Friday, December 17, 2004

Globalization, uncertainty, and the far right

Ferdinand Celine was an anti-Semite. This may be a bit surprising, because his estate refuses to reprint his book on facism, Bagatelles pour un massacre. Celine derived his racist and fascist beliefs from the idea that civilization should be founded on the differences between groups or individuals.

I am re-reading Nichlas Fraser's The Voice of Modern Hatred: Encounters with Europe's New Right. I've read it before, but due to what's been on my mind (Other than finals) certain aspects of the book are standing out to me in a new light. The idea that civilization and/or culture is or should be founded on differences between people can be found in many places, not only in the writings of anti-Semites. It can be found in Huntongton's The Clash of Civilizations. And most alarmingly, it can be found in identity formation.

Celine's ideas seem very familiar to me now. Fraser writes, "Celine was sufficiently well educated to understand that the race theories implied by German anti-Semitism were nonsense - indeed he found the seriousness of Germans ridiculous. But culture was important to him, and he believed that a culture could die as easily as any other organism. Looking around him, Celine announced that France was mortally threatened. The last vestiges of Frenchness would be extinguished in the next war. The 'bagatelles' of which he wrote were a form of consolation offered before the imminent prospect of Armageddon, and they consisted of telling fellow Frenchmen that it remained the obligation of every Frenchman to hate Jews. For Jews were the founder members of the international class of capitalists. (...) Jewishness found expression in the English language, which had been annexed and destroyed in much the same way as French shortly would be. Above all Jewishness could be identified in the mass, homogenized multiculturalism of America, which would sooner or later destroy France." (Fraser, p. 26-27)

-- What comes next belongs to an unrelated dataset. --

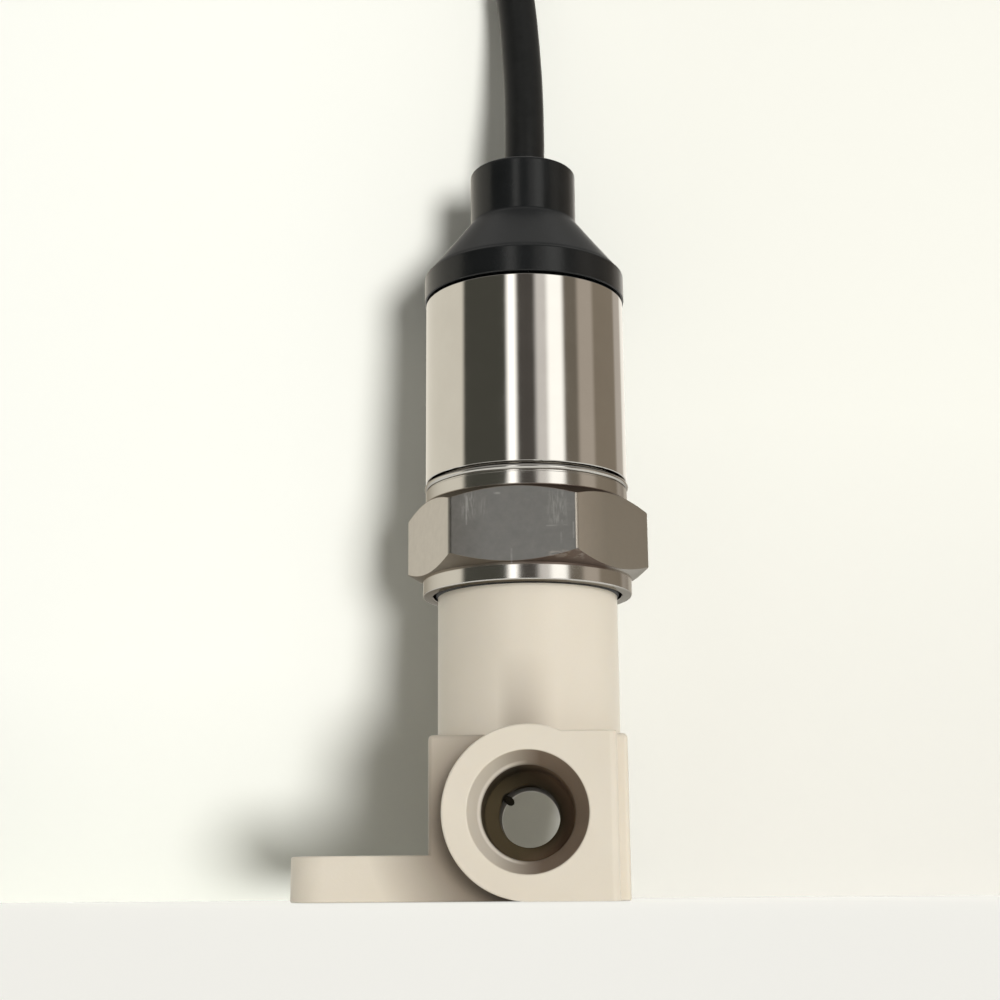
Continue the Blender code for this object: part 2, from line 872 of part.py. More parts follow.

These opinions, with France substituted for some other country or sub-culture, can be heard a lot, sometimes with Jews substituted for the IMF or the WTO or something similar. In his book, Fraser mentions a study by Max Horkheimer and T.W. Adorno in the suburbs of southern California on Nazi and fascist sympathisers. Their conclusion was that there was, in fact, such a thing as an 'authoritarian personality.' People who has authoritarian personalities tended to be male, not very well educated, and had patriarchal attitudes to family authority. They found "Conservative embattled" to be their general motto. Most interestingly, they found that "those who felt threatened in their jobs, or who were worried about a world changing too rapidly for them, were particularly affected. The armed forces appeared to provide a testing ground for such types." (Fraser, p. 30)

Again, we've heard this before, not just from fascist sympathisers. These cries of cultural extinction, this distaste for multiculturalism, for change can be heard all around the world. The intense dislike of globalization and mixing of people bordering on hate can be heard from left, right, and center, not to mention the strong feelings that the concept of Americanization evokes. The two are, of course, interwined and one and the same for many people.

All this suggests that there may be a closer link between the foundations of Nazi and fascist ideologies and resistance to globalization than we may care to think. Although it is very clear that only a minority of people who feel this anxiety become members of the far right, the basic premises of the resistance ought to be more strongly questioned. Some far right groups even call on these ideas to evoke sympathy from society and to make their ideas sound like self-defense - the Vlaams Blok is quoted in Fraser's book to say just that: "They defended themselves against charges of bigotry with the assertion that it was the project of 'multiculturalism' - the world was never defined - and not the existence of individual Arabs, Turks, or Africans in Europe, which caused all the trouble." (Fraser, p. 36)

This brings up some very important subtleties. When does cultural preservation stop and a racist, nazi, or fascist systematic erasure of anything 'unauthentic' start? How clear lines can one reasonably expect to draw around a culture to mark off Self and Other? How much cultural change can one expect people to put up with?

I see in all this something unique that the neonazis need to appeal to their volk, to appeal to others' discontent and fears, to attempt to claim legitimacy for merely wanting to 'preserve' their culture - essentialist identity construction. If there is no essence of Europe to be infused with, then there is no volk bound together by bands of pure bloodlines. Then, you cannot kill their culture. If there is no essence of Europe that requires being white, then the Arabs and Turks can't be a threat. You can't threaten something that doesn't exist.

I don't flatter myself with thinking that I have discovered the solution to the problem of what to do with the far right, nor explained the far right. I do not pretend that changing identity construction is a practical solution to anything. However, I do think that this is yet another reason why it is extremely important that we (as in, everyone on Earth) abandon the idea that identities come from some inner "essence" that undeniably makes us who we are, passed down from our ancestors and culture. Reading The Voice of Modern Hatred again, I hear echoes of Amin Maalouf's In the Name of Identity: Violence and the Need to Belong. The far right could have been another interesting chapter in his book.